В июне 1937 года на скамье подсудимых оказалась группа высших офицеров Красной Армии, в том числе Михаил Николаевич Тухачевский, Иона Эммануилович Якир и Иероним Петрович Уборевич.
Все они проходили по «Делу антисоветской троцкистской военной организации» и были подчиненными главкома Троцкого во время Гражданской войны. В качестве «судей» выступили Семен Михайлович Буденный, Василий Константинович Блюхер, Николай Дмитриевич Каширин, Яков Иванович Алкснис и Елисей Иванович Горячев.
Подсудимые были признаны виновными и расстреляны. Правда, уже в 1938 году та же участь постигла и многих «судей». Выйти сухим из воды удалось лишь Буденному.
Считается, что приходили и за ним, но он, находясь на даче, отстрелялся из пулемета от энкавэдэшников. После доклада Сталину тот дал команду не трогать героя Гражданской войны.
Открытые процессы выглядели вполне благопристойно: судья, прокурор, защитники (правда, им запрещалось задавать лишние вопросы), переполненные публикой залы судебных присутствий. Процессы над военными проходили в закрытом режиме. Однако исход всех процессов был предопределен и отнюдь не служителями Фемиды.
Эти процессы чем-то напоминали античные суды, которые, с одной стороны, носили формальный характер, и малейшее нарушение установленных ритуалов одной из сторон судебного процесса могло означать для нее проигрыш, а с другой – исход дела решался обращением к «магическим силам», как правило, посредством оракула. Кто был оракулом в рассматриваемых случаях, думается, очевидно. Не случайно арестованные писали именно вождю: «Товарищ Сталин, произошла чудовищная ошибка…». Несмотря на заслуги перед революцией и наличие законов, в том числе Уголовного и Уголовно-процессуального кодексов, никто не мог предугадать последствия своих поступков логическим путем.
Большая кровь
Показательные процессы сопровождались многочисленными организованными митингами и собраниями, на которых присутствующие яростно требовали уничтожить врагов народа как бешеных собак, испытывая неподдельное переживание и внутреннее очищение от витавшего в воздухе запаха крови объектов праведного гнева. Наблюдался явный рост жаждущих новых жертв. На волне массовой истерии страх проникал в души советских граждан настолько глубоко, что часть населения начинала его принимать за любовь и преданность партии, правительству и гениальному вождю.

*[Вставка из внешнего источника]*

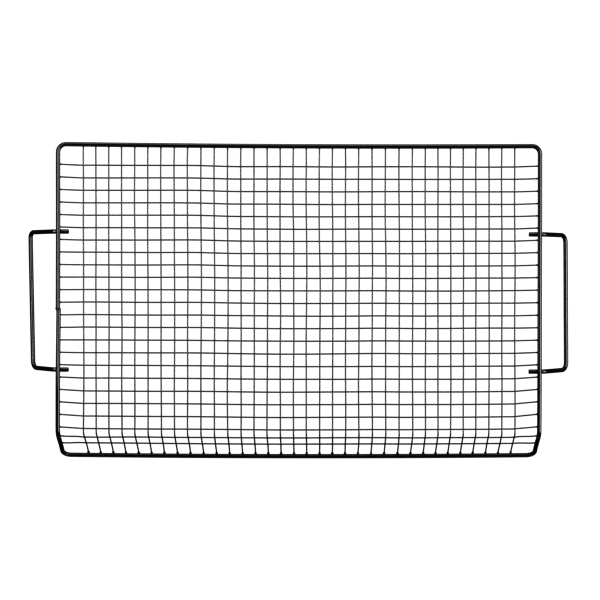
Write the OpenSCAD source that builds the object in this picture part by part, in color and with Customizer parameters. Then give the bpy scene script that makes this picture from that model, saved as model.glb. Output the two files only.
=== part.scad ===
// A wire cooling rack: a bent rod frame with a lip folded down at the front, a welded wire mesh
// and a U handle on each side. It stands on the lip and on the two grips.
// +X is to the right, +Y to the back and +Z up. The origin is on the floor, under the middle.

/* [Frame] */
// Outside width of the frame
frame_w = 635; // [560:1:770]
// Depth of the flat deck, from the middle of the back rail to the fold of the lip
deck_depth = 379; // [315:1:460]
// Diameter of the frame rod
rail_d = 5.5; // [4.5:0.1:6.8]
// Radius of the frame's corners, to the middle of the rod
corner_r = 10.5; // [8:0.5:20]
// Distance from the middle of the back rail to the weld that closes the frame
butt_weld_at = 214.7; // [150:0.1:260]

/* [Lip] */
// How far the lip drops, between the middle of the deck's rod and the middle of the lip's rod
lip_drop = 43; // [35:1:60]
// How steeply the lip folds down
lip_angle = 55; // [45:1:65]
// Radius of the fold, to the middle of the frame rod
fold_r = 8; // [7:0.5:12]

/* [Mesh] */
// Diameter of the mesh wires
wire_d = 1.6; // [1.2:0.1:2]
// Number of cross wires, which run from back to front
cross_count = 34; // [24:1:38]
// Distance from the middle of a side rail to the nearest cross wire
side_strip = 32.5; // [27:0.5:45]
// Number of long wires, which run from left to right
long_count = 24; // [20:1:24]
// Distance from the middle of the back rail to the first long wire
back_strip = 25.9; // [20:0.1:40]
// Distance along the mesh from the last long wire to the middle of the front rail
front_strip = 23.3; // [19:0.1:35]
// How steeply the ends of a long wire rise to the side rails
rise_angle = 5; // [5:0.5:8]
// Radius of the bends in a long wire's end
rise_r = 8; // [4:1:12]

/* [Handles] */
// Diameter of the handle rod
handle_d = 5.5; // [4.5:0.1:6.8]
// Distance from the middle of a side rail out to the middle of its grip
handle_reach = 41; // [34:1:60]
// Distance that an arm runs out level from the middle of the side rail before it bends down
handle_level = 7; // [6:0.5:9]
// Distance from the middle of the side rail in to the end of an arm's stub
stub_reach = 13.2; // [8:0.1:17]
// Radius of an arm's bend, to the middle of the rod
arm_bend_r = 6; // [5:0.5:7]
// Radius of a grip's corners, to the middle of the rod
grip_corner_r = 10; // [8:0.5:20]
// Long wire that the back arm of a handle lies in front of
back_arm_wire = 6; // [4:1:8]
// Long wire that the front arm of a handle lies in front of
front_arm_wire = 17; // [14:1:18]
// Gap between those wires and the arms of the left handle
left_arm_gap = 1.7; // [1:0.1:5]
// Gap between those wires and the arms of the right handle
right_arm_gap = 4.4; // [1:0.1:5]

/* [Welds] */
// Thickness of weld metal between two rods at the closest point
weld_film = 0.2; // [0.1:0.05:0.3]
// Length of the weld that closes the frame
butt_weld_l = 2; // [1:0.5:4]
// Height of that weld above the rod's surface
butt_weld_rise = 0.3; // [0.1:0.1:0.6]
// Length of the flared weld at the end of a wire
flare_l = 3.2; // [2:0.1:5]
// Diameter of its wide end, near the rail
flare_d = 3.4; // [3:0.1:4]
// Wall of its narrow end, around the wire
flare_tip = 0.15; // [0.1:0.05:0.4]
// Distance from the end of the wire to the wide end of the flare
flare_back = 0.8; // [0.5:0.1:1.5]
// Diameter of the weld between an arm and a side rail
arm_weld_d = 4.4; // [3.6:0.1:4.4]

/* [Hidden] */
$fn = 48;
// How much thicker a bend is than its straights, and how far they run into it.
bend_swell = 0.02;
bend_overlap = 0.1;
rod_colour = [0.12, 0.12, 0.13];
wire_colour = [0.2, 0.2, 0.21];
weld_colour = [0.07, 0.07, 0.07];

// Depth of the middle of a welded wire, or of an arm, under the middle of its rail.
wire_stack = rail_d / 2 + weld_film + wire_d / 2;
arm_stack = rail_d / 2 + weld_film + handle_d / 2;

// The lip stands on its rail, or on the wire ends or their welds where those reach lower.
wire_end_foot = (wire_stack + wire_d / 2) * cos(lip_angle);
flare_foot = (wire_stack + flare_d / 2) * cos(lip_angle) - flare_back * sin(lip_angle);
lip_rail_z = max(rail_d / 2, wire_end_foot, flare_foot);
deck_z = lip_rail_z + lip_drop;

lip_length = lip_drop / sin(lip_angle);
lip_plan = lip_length * cos(lip_angle);
rail_x = (frame_w - rail_d) / 2;
back_y = (deck_depth + lip_plan) / 2;

// The mesh is measured along the cross wires, from the middle of the back rail. It is flat as
// far as the fold, goes round it in an arc, and is straight down the lip.
fold_set_back = fold_r * tan(lip_angle / 2);
mesh_fold_r = fold_r - wire_stack;
flat_run = deck_depth - fold_set_back;
fold_run = mesh_fold_r * lip_angle * PI / 180;
lip_run = lip_length - fold_set_back;
cross_pitch = 2 * (rail_x - side_strip) / (cross_count - 1);
long_pitch = (flat_run + fold_run + lip_run - back_strip - front_strip) / (long_count - 1);

// A long wire drops by its own diameter between the side rail and the first cross wire.
rise_plan = wire_d / tan(rise_angle);
rise_length = wire_d / sin(rise_angle);
rise_set_back = rise_r * tan(rise_angle / 2);
level_end = (side_strip - rise_plan) / 2;

arm_z = deck_z - arm_stack;
arm_out = handle_reach - handle_level;
arm_down = arm_z - handle_d / 2;
arm_angle = atan2(arm_down, arm_out);
arm_length = norm([arm_out, arm_down]);
arm_set_back = arm_bend_r * tan(arm_angle / 2);
arm_spacing = (front_arm_wire - back_arm_wire) * long_pitch;

// Two neighbouring long wires share a node.
pair_count = ceil(long_count / 2);

function numbered(name, i) = str(name, "_", i < 10 ? "0" : "", i);

// Place along the mesh of a long wire, and how much the mesh is tilted there.
function long_wire_run(k) = back_strip + (k - 1) * long_pitch;
function mesh_tilt(run) = run <= flat_run ? 0 : min(lip_angle, (run - flat_run) / fold_run * lip_angle);

// Point on the middle of a wire that is welded straight to the rails, at a place along the mesh.
function mesh_y(run) = back_y - min(run, flat_run)
    - mesh_fold_r * sin(mesh_tilt(run))
    - max(0, run - flat_run - fold_run) * cos(lip_angle);
function mesh_z(run) = deck_z - fold_r
    + mesh_fold_r * cos(mesh_tilt(run))
    - max(0, run - flat_run - fold_run) * sin(lip_angle);

function cross_wire_x(i) = side_strip - rail_x + (i - 1) * cross_pitch;

// Middle of the back arm of a handle, for the gap between it and the long wire behind it.
function back_arm_y(gap) = mesh_y(long_wire_run(back_arm_wire)) - wire_d / 2 - gap - handle_d / 2;

// A rod that starts at the origin along +Z and is bent step by step. Each step is
// [straight length, bend angle, turn, bend radius]: the turn rolls the rod about its own line
// before the bend, and the bend is towards +X. The last step is a straight length alone.
// The straights run a little way into the bends, which are a hair thicker, to join as one solid.
module bent_rod(d, steps, i = 0) {
    last = i == len(steps) - 1;
    lead = i == 0 ? 0 : bend_overlap;
    tail = last ? 0 : bend_overlap;
    translate([0, 0, -lead])
        cylinder(h = lead + steps[i][0] + tail, d = d);
    if (!last) {
        r = steps[i][3];
        translate([0, 0, steps[i][0]])
            rotate([0, 0, steps[i][2]])
                translate([r, 0, 0]) {
                    rotate([90, 0, 180])
                        rotate_extrude(angle = steps[i][1])
                            translate([r, 0])
                                circle(d = d + bend_swell);
                    rotate([0, steps[i][1], 0])
                        translate([-r, 0, 0])
                            bent_rod(d, steps, i + 1);
                }
    }
}

module frame_rod() {
    rail_run = 2 * (rail_x - corner_r);
    lip_side = lip_run - corner_r;
    color(rod_colour)
        translate([-rail_x, back_y - butt_weld_at + butt_weld_l / 2, deck_z])
            rotate([-90, 0, 0])
                bent_rod(rail_d, [
                    [butt_weld_at - butt_weld_l / 2 - corner_r, 90, 0, corner_r],
                    [rail_run, 90, 0, corner_r],
                    [flat_run - corner_r, lip_angle, 90, fold_r],
                    [lip_side, 90, -90, corner_r],
                    [rail_run, 90, 0, corner_r],
                    [lip_side, lip_angle, 90, fold_r],
                    [flat_run - butt_weld_at - butt_weld_l / 2]
                ]);
}

module frame_butt_weld() {
    color(weld_colour)
        translate([-rail_x, back_y - butt_weld_at, deck_z])
            rotate([90, 0, 0])
                cylinder(h = butt_weld_l, d = rail_d + 2 * butt_weld_rise, center = true);
}

module cross_wire(i) {
    color(wire_colour)
        translate([cross_wire_x(i), back_y, deck_z - wire_stack])
            rotate([90, 90, 0])
                bent_rod(wire_d, [[flat_run, lip_angle, 0, mesh_fold_r], [lip_run]]);
}

module long_wire(k) {
    level = level_end - rise_set_back;
    rise = rise_length - 2 * rise_set_back;
    middle = 2 * (rail_x - level_end - rise_plan - rise_set_back);
    on_mesh(k)
        translate([-rail_x, 0, 0])
            rotate([0, 90, 0])
                bent_rod(wire_d, [
                    [level, rise_angle, 0, rise_r],
                    [rise, rise_angle, 180, rise_r],
                    [middle, rise_angle, 0, rise_r],
                    [rise, rise_angle, 180, rise_r],
                    [level]
                ]);
}

// Places its children at long wire k, with the mesh's own tilt there.
module on_mesh(k) {
    run = long_wire_run(k);
    translate([0, mesh_y(run), mesh_z(run)])
        rotate([mesh_tilt(run), 0, 0])
            children();
}

module long_wire_pair(pair) {
    color(wire_colour)
        for (k = [2 * pair - 1 : min(2 * pair, long_count)]) long_wire(k);
}

// A handle on the right side, with the middle of its back arm at the given place.
module handle(back_y_of_arm) {
    slope = arm_length - arm_set_back - grip_corner_r;
    level = stub_reach + handle_level - arm_set_back;
    translate([rail_x - stub_reach, back_y_of_arm, arm_z])
        rotate([0, 90, 0])
            bent_rod(handle_d, [
                [level, arm_angle, 0, arm_bend_r],
                [slope, 90, -90, grip_corner_r],
                [arm_spacing - 2 * grip_corner_r, 90, 0, grip_corner_r],
                [slope, arm_angle, 90, arm_bend_r],
                [level]
            ]);
}

// The two welds of a handle on the right side: weld metal between each arm and the rail.
module handle_welds(back_y_of_arm) {
    for (y = [back_y_of_arm, back_y_of_arm - arm_spacing])
        translate([rail_x, y, arm_z])
            difference() {
                cylinder(h = arm_stack, d = arm_weld_d);
                rotate([0, 90, 0])
                    cylinder(h = 2 * arm_weld_d, d = handle_d, center = true);
                translate([0, 0, arm_stack])
                    rotate([90, 0, 0])
                        cylinder(h = 2 * arm_weld_d, d = rail_d, center = true);
            }
}

module left_handle() {
    color(rod_colour) mirror([1, 0, 0]) handle(back_arm_y(left_arm_gap));
}

module right_handle() {
    color(rod_colour) handle(back_arm_y(right_arm_gap));
}

module left_handle_welds() {
    color(weld_colour) mirror([1, 0, 0]) handle_welds(back_arm_y(left_arm_gap));
}

module right_handle_welds() {
    color(weld_colour) handle_welds(back_arm_y(right_arm_gap));
}

// The flared weld at the end of a wire. The wire runs in along -Y from the origin, and the rail
// lies across it, above.
module wire_weld() {
    difference() {
        translate([0, -flare_back, 0])
            rotate([90, 0, 0])
                cylinder(h = flare_l, d1 = flare_d, d2 = wire_d + 2 * flare_tip);
        translate([0, 0, wire_stack])
            rotate([0, 90, 0])
                cylinder(h = 2 * flare_d, d = rail_d, center = true);
        rotate([90, 0, 0])
            cylinder(h = 2 * flare_l, d = wire_d);
    }
}

module back_wire_welds() {
    color(weld_colour)
        for (i = [1:cross_count])
            translate([cross_wire_x(i), back_y, deck_z - wire_stack]) wire_weld();
}

module front_wire_welds() {
    end = flat_run + fold_run + lip_run;
    color(weld_colour)
        for (i = [1:cross_count])
            translate([cross_wire_x(i), mesh_y(end), mesh_z(end)])
                rotate([lip_angle, 0, 0])
                    rotate([0, 0, 180])
                        wire_weld();
}

// The welds of the long wires on the right side.
module side_wire_welds() {
    for (k = [1:long_count])
        on_mesh(k)
            translate([rail_x, 0, 0])
                rotate([0, 0, -90])
                    wire_weld();
}

module left_wire_welds() {
    color(weld_colour) mirror([1, 0, 0]) side_wire_welds();
}

module right_wire_welds() {
    color(weld_colour) side_wire_welds();
}

frame_rod();
frame_butt_weld();
left_handle();
right_handle();
left_handle_welds();
right_handle_welds();
back_wire_welds();
front_wire_welds();
left_wire_welds();
right_wire_welds();
for (i = [1:cross_count])
    cross_wire(i);
for (i = [1:pair_count])
    long_wire_pair(i);
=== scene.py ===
"""A wire cooling rack: a bent rod frame with a lip folded down at the front, a welded wire
mesh, and a U handle on each side. Each CAD node is replaced by a piece with the small
irregularities of a real one: rails that bow, wires that wander, weld metal and a coat of
black enamel.

All lengths are in metres, in the CAD model's frame: +X is right, +Y back and +Z up. A run is
a distance along the mesh, from the middle of the back rail over the fold to the front rail.
"""

import math

import bpy
import numpy as np
from mathutils import Matrix, Vector, noise


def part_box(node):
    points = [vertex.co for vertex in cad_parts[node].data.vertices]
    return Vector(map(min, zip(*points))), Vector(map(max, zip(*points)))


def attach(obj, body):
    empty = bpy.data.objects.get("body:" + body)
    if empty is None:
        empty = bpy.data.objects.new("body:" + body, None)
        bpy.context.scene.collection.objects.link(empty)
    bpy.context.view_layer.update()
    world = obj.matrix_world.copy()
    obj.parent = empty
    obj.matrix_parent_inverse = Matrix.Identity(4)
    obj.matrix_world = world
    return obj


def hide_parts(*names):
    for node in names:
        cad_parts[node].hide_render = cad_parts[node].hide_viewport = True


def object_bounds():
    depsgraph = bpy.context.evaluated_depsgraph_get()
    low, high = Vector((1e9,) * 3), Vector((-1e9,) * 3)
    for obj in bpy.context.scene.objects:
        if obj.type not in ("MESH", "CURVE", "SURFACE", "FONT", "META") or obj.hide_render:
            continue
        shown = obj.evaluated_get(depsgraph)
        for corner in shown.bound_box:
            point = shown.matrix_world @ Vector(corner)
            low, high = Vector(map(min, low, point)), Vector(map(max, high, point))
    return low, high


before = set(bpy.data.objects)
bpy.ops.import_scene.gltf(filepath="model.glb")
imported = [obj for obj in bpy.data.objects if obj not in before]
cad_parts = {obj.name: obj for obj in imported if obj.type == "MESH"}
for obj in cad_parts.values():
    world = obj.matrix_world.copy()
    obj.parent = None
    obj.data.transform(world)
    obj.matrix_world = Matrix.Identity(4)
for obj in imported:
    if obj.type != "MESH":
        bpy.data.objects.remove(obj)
cad_low, cad_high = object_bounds()

MM = 0.001
QUARTER = math.pi / 2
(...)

События, происходившие в центре, копировались в регионах. Каждый московский процесс являлся своеобразным сигналом к проведению подобных судилищ в столицах союзных республик, в областных центрах и крупных городах; во время всех судебных процессов развертывалась мощная пропагандистская кампания, призывавшая к бдительности и уничтожению «врагов народа».
Охота на «политических» была организована по лекалам типичной бюрократической кампании, когда каждый начальник из кожи вон лезет, чтобы выслужиться, оказаться в числе передовиков и отличников соревнования. В регионах было обнаружено такое количество «врагов народа» и «двурушников», что Верховному Суду пришлось разрабатывать весьма плотный график выездных заседаний, дабы обслужить все региональное начальство.
Наказания для «троцкистов» рассматривались заочно. Н. И. Ежову, А. Я. Вышинскому и В. В. Ульриху предлагалось рассмотреть списки «троцкистов», предаваемых суду выездной сессией Военной коллегии Верховного Суда СССР, и наметить предварительные меры наказания. Определялись три категории наказания для выявленных «троцкистов»: первая – высшая мера – расстрел, вторая – 19 лет строгой тюремной изоляции и 10 лет последующей ссылки, третья – 8 лет строгого тюремного заключения и 5 лет последующей ссылки. Меры утверждались в ЦК ВКП (б). Если количество арестованных, в отношении которых предварительно было принято решение о вынесении высшей меры наказания, не превышало 10–15 человек, их судили в Москве[148]
.Поначалу репрессии касались весьма тонкого слоя элиты – партийных и советских деятелей, управленцев, военачальников, ученых, творческой интеллигенции и т. п. Однако все усиливавшийся административный восторг региональных руководителей, стремившихся выявлять все больше и больше врагов народа, не оставлял сомнений, что репрессии выльются и на простых граждан.